Often in automation we need to use passwords or other values that should not be logged. To help with that, various libraries have keywords that avoid logging given values even though their keywords normally do that. For example, SeleniumLibrary has Input Password that doesn't log the password and also temporarily disables Robot's logging to avoid the password being logged by the underlying Selenium on DEBUG level. This works fine otherwise, but if tests are run with --loglevel TRACE, Robot anyway logs all argument values and the password will be visible. Browser's Fill Secret tries to avoid that problem by requiring the value to be passed using a special $var syntax so that Robot won't log the actual variable value. Unfortunately that doesn't work if the value is passed to Fill Secret via a user keyword and only that keyword uses the $var syntax like in the following example:

*** Variables ***
${PASSWORD}        secret

*** Test Cases ***
Example
    Keyword    ${PASSWORD}    # This value is logged on TRACE level

*** Keywords ***
Keyword
    [Arguments]    ${pwd}
    Fill Secret    selector    $pwd

To make it easier to use values that should not be logged, I propose we add new variable syntax *{var} to create "secret variables". The syntax could be used when creating variables in the Variables section, when creating local variables based on keyword return values, and with Set Global/Suite/Test/Local Variable keywords. The syntax would be only used for creating variables, they would be used normally like ${var}:

*** Variables ***
*{PASSWORD}        secret

*** Test Cases ***
Example
    Keyword    ${PASSWORD}
    *{local} =    Another keyword
    Keyword    ${local}

*** Keywords ***
Keyword
    [Arguments]    ${pwd}
    Fill Secret    selector    ${pwd}

Technically the *{var} assignment would create a custom object with this kind of implementation:

class Secret:
    def __init__(self, value, name=None):
        self.value = value
        self.name = name
    def __str__(self):
        return f'<Secret {self.name}>' if self.name else '<Secret>'

These objects would be used when the variable is passed from tests to user keywords and from user keywords to other user keywords. The real value would, however, be passed to library keywords so they would get values normally and wouldn't need to be changed to benefit from this new syntax.

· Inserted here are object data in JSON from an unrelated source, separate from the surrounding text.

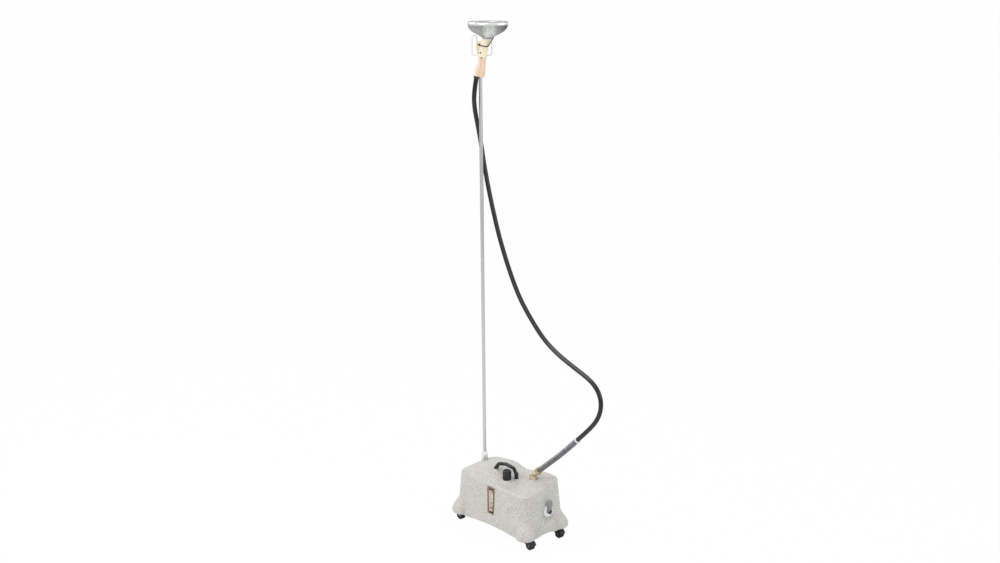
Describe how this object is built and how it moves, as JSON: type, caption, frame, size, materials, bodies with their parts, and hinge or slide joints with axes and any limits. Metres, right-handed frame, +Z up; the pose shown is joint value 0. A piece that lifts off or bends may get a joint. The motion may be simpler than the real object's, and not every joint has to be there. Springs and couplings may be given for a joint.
{
  "type": "garment steamer",
  "caption": "Upright clothes steamer: wheeled boiler housing with a water gauge, a tall pole with a hanger, and a steam head on a flexible hose.",
  "frame": {"origin": "on the floor, at the middle of the housing's footprint between the four casters", "axes": "+Z up; +X along the housing towards the switch end; -Y the side with the water gauge"},
  "size_m": [0.6362, 0.234, 1.804],
  "materials": {
    "hammered_enamel": "hammered enamel on cast metal",
    "zinc_steel": "zinc-plated sheet",
    "steel_screw": "plated screw steel",
    "bearing_nylon": "moulded nylon",
    "caster_plastic": "moulded, semi-gloss",
    "wheel_plastic": "hard moulded tread",
    "axle_steel": "ground bar",
    "boiler_steel": "stainless, brushed",
    "element_sheath": "heat-tinted sheath",
    "brass": "turned",
    "cutoff_phenolic": "moulded phenolic",
    "gasket_rubber": "moulded",
    "cap_phenolic": "polished phenolic",
    "handle_plastic": "moulded, glossy",
    "gauge_bronze": "bronze lacquer",
    "gauge_glass": "drawn tube",
    "bezel_chrome": "polished plating",
    "lever_plastic": "satin grey",
    "gland_plastic": "moulded nylon",
    "cast_aluminium": "cast, satin",
    "pole_aluminium": "bright drawn tube",
    "loop_enamel": "pale dipped coating",
    "cradle_bronze": "dark bronze finish",
    "sleeve_grey": "moulded grey",
    "grip_wood": "sanded pale beech",
    "collar_cream": "heat-proof moulding",
    "head_plate_aluminium": "punched sheet",
    "hose_brass": "cast and turned, aged",
    "hose_rubber": "extruded, glossy",
    "guard_steel": "close-wound spring wire",
    "ring_chrome": "bright ferrule"
  },
  "bodies": {
    "root": {"base_pan": "zinc_steel", "base_screws": "steel_screw", "boiler_saddles": "zinc_steel", "boiler_tank": "boiler_steel", "carry_handle": "handle_plastic", "caster_sockets": "bearing_nylon", "cord_gland": "gland_plastic", "elbow_locknut": "hose_brass", "element_flange": "brass", "fill_neck": "brass", "garment_loops": "loop_enamel", "gauge_fittings": "brass", "gauge_frame": "gauge_bronze", "gauge_tube": "gauge_glass", "guard_ring": "ring_chrome", "handle_screws": "steel_screw", "hanger_sleeve": "sleeve_grey", "head_cradle": "cradle_bronze", "heating_element": "element_sheath", "hose": "hose_rubber", "hose_elbow": "hose_brass", "hose_guard": "guard_steel", "hose_nut": "hose_brass", "housing_shell": "hammered_enamel", "low_water_cutoff": "cutoff_phenolic", "pole_lower": "pole_aluminium", "pole_set_screw": "steel_screw", "pole_socket": "pole_aluminium", "pole_stud": "pole_aluminium", "pole_upper": "pole_aluminium", "socket_screw": "steel_screw", "steam_pipe": "brass", "switch_bezel": "bezel_chrome", "switch_body": "cutoff_phenolic"},
    "handpiece": {"steam_tube": "brass", "grip": "grip_wood", "grip_collar": "collar_cream", "grip_screws": "steel_screw", "hose_ferrule": "gland_plastic", "head_neck": "collar_cream", "steam_head": "cast_aluminium", "head_plate": "head_plate_aluminium"},
    "cap_seat": {"fill_gasket": "gasket_rubber"},
    "cap": {"fill_cap": "cap_phenolic"},
    "switch": {"switch_lever": "lever_plastic"},
    "caster_front_left": {"caster_hood_front_left": "caster_plastic", "caster_axle_front_left": "axle_steel"},
    "wheels_front_left": {"caster_wheels_front_left": "wheel_plastic"},
    "caster_front_right": {"caster_hood_front_right": "caster_plastic", "caster_axle_front_right": "axle_steel"},
    "wheels_front_right": {"caster_wheels_front_right": "wheel_plastic"},
    "caster_rear_right": {"caster_hood_rear_right": "caster_plastic", "caster_axle_rear_right": "axle_steel"},
    "wheels_rear_right": {"caster_wheels_rear_right": "wheel_plastic"},
    "caster_rear_left": {"caster_hood_rear_left": "caster_plastic", "caster_axle_rear_left": "axle_steel"},
    "wheels_rear_left": {"caster_wheels_rear_left": "wheel_plastic"}
  },
  "joints": [
    {"name": "handpiece_lift", "type": "slide", "parent": "root", "child": "handpiece", "axis": [0.1184, 0.127, 0.9848], "range_m": [0, 0.2]},
    {"name": "fill_cap_lift", "type": "slide", "parent": "root", "child": "cap_seat", "axis": [0, 0, 1], "range_m": [0, 0.06]},
    {"name": "fill_cap_turn", "type": "hinge", "parent": "cap_seat", "child": "cap", "pos_m": [0.029, -0.038, 0.22], "axis": [0, 0, 1], "range_deg": [0, 90]},
    {"name": "switch_turn", "type": "hinge", "parent": "root", "child": "switch", "pos_m": [0.1858, 0.013, 0.1205], "axis": [1, 0, 0], "range_deg": [0, 90]},
    {"name": "swivel_front_left", "type": "hinge", "parent": "root", "child": "caster_front_left", "pos_m": [-0.175, -0.072, 0.045], "axis": [0, 0, 1], "continuous": true},
    {"name": "roll_front_left", "type": "hinge", "parent": "caster_front_left", "child": "wheels_front_left", "pos_m": [-0.183, -0.072, 0.016], "axis": [0, 1, 0], "continuous": true},
    {"name": "swivel_front_right", "type": "hinge", "parent": "root", "child": "caster_front_right", "pos_m": [0.175, -0.072, 0.045], "axis": [0, 0, 1], "continuous": true},
    {"name": "roll_front_right", "type": "hinge", "parent": "caster_front_right", "child": "wheels_front_right", "pos_m": [0.183, -0.072, 0.016], "axis": [0, 1, 0], "continuous": true},
    {"name": "swivel_rear_right", "type": "hinge", "parent": "root", "child": "caster_rear_right", "pos_m": [0.175, 0.072, 0.045], "axis": [0, 0, 1], "continuous": true},
    {"name": "roll_rear_right", "type": "hinge", "parent": "caster_rear_right", "child": "wheels_rear_right", "pos_m": [0.183, 0.072, 0.016], "axis": [0, 1, 0], "continuous": true},
    {"name": "swivel_rear_left", "type": "hinge", "parent": "root", "child": "caster_rear_left", "pos_m": [-0.175, 0.072, 0.045], "axis": [0, 0, 1], "continuous": true},
    {"name": "roll_rear_left", "type": "hinge", "parent": "caster_rear_left", "child": "wheels_rear_left", "pos_m": [-0.183, 0.072, 0.016], "axis": [0, 1, 0], "continuous": true}
  ]
}
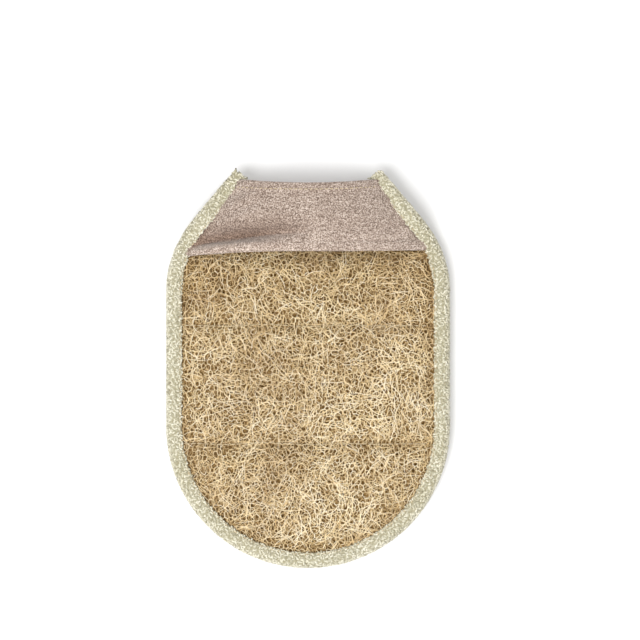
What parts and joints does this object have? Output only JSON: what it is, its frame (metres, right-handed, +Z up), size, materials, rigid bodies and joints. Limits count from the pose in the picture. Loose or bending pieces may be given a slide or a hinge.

Although this new syntax would work with existing keywords, we should make it possible for library keywords to require arguments to be "secret". That's basically what Fill Secret does but this new syntax would avoid the problem that the value can be logged on higher level. A convenient way to support this would be type hints:

from robot.api.secrets import Secret

def example(secret: Secret):
    ...

This would work so that Robot would validate that the used value is a Secret and fail if it's not. I believe we should pass the real value, not the actual Secret object, to the underlying keyword also in this case. That can confuse type checkers but keywords can use typing.cast if that's a problem. To support normal type conversion, we should also allow parameterizing the type hint like Secret[int].

Keywords could also return secret values simply by returning Secret instances:

from robot.api.secrets import Secret

def example():
    return Secret('value')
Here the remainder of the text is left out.